一年成仏できなかったら、化け物になることくらい。
だから、満月が一番好きな物など鼻からわかっていたくせに、成仏できない理由を作って、一年も引き延ばしたんだ。
もし、あのまま明日馬が現れなければ、満月はまだ、成仏してなかったかも知れない。
自分だって、暁美の気持ちは痛いほど良く分かる。
だから今、情けないが暁美を説得させる言葉など持ち合わせていない。
いや、もし持ち合わせていたとしても、同じ立場の暁美を説得できる程の自信なんてなかった。

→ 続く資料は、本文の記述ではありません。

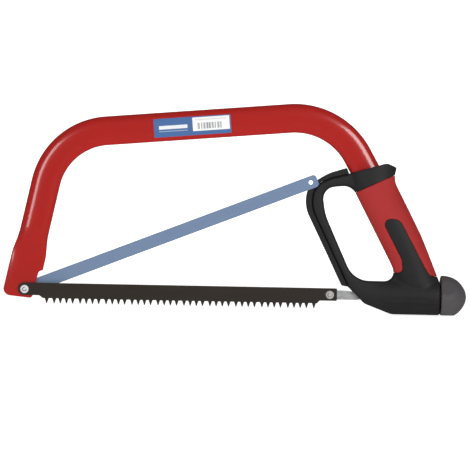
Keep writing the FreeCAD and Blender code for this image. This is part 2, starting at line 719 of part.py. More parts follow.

「…だったら、あんたはこのまま朔太が、成仏できなくてもなんとも思わないのかよ?」
沈黙を切り裂いたのは、以外にも明日馬だった。
「あんたは、ずっと成仏できず、苦しむ幽霊の気持ちを考えたことあるのかよ?」
「成仏できずに苦しむ幽霊の気持ち…?」
暁美は、きょとんとした顔で明日馬を見ている。
「幽霊は所詮幽霊で、あんたは成長するかも知れないが、何年経っても成長しない、それってどんな気持ちなのか考えたことあるのかよ?」
「そん…なの…っ」
暁美は、震えながら朔太の服を強く握り締める。
明日馬は尚も追い討ちをかける。
「今はまだ自我を保てるかも知れない!でも、どんどん記憶がなくなり、最終的にはあんたを手にかけるかも知れない、あんたはそんな朔太の気持ちを考えたことがあるのかよ!!」
明日馬の罵声にもにた叫び声が辺りに響き、再び静寂に包まれた。
「朔、太…っ」
暁美は、まるで助けを求めるかのように、朔太の名を呼んだ。
すると、朔太は暁美を引き離すと、寂しそうな笑みを浮かべた。
「あいつの言うう通りだよ、暁美。俺は今までお前を守る為に霊媒師になったんだ。なのに、お前を木槌けるようなことになったら意味がねぇ。だから…」
朔太は、迷っているのか、そこで言葉を切ってから、精一杯の笑みを向けた。
「俺を、成仏させてくれ」
暁美は、目を見開くと、頬に一粒の熱い雫が流れた。
「嫌です…。成仏なんてさせたくない…っ、私は、ずっとあなたと一緒にいたい!例え、幽霊になったとしても…っ!」
ドッ!
その一瞬だった。
突然、暁美の胸から赤い血液が大量に吹き出し、その場に崩れ落ちた。
「暁美っ!!」
流星が治療を施すべくすかさず駆け寄ろうとしたが、身を引き裂くような禍々しいオーラが、全身に流れ込んだ。
「あははははっ!馬鹿な女だなぁ!もっと早く成仏させてればこんな目に遭わずに済んだのに、わざわざ俺を解放させる手伝いを自らしてくれたんだもんなぁ!!」
三人は目を疑った。
そこには先程まで人間だった朔太の姿はなく、おぞましい化け物になり変わっていたのだ。
「お前、朔太か…?」
化け物は、不気味に口元を歪ませた。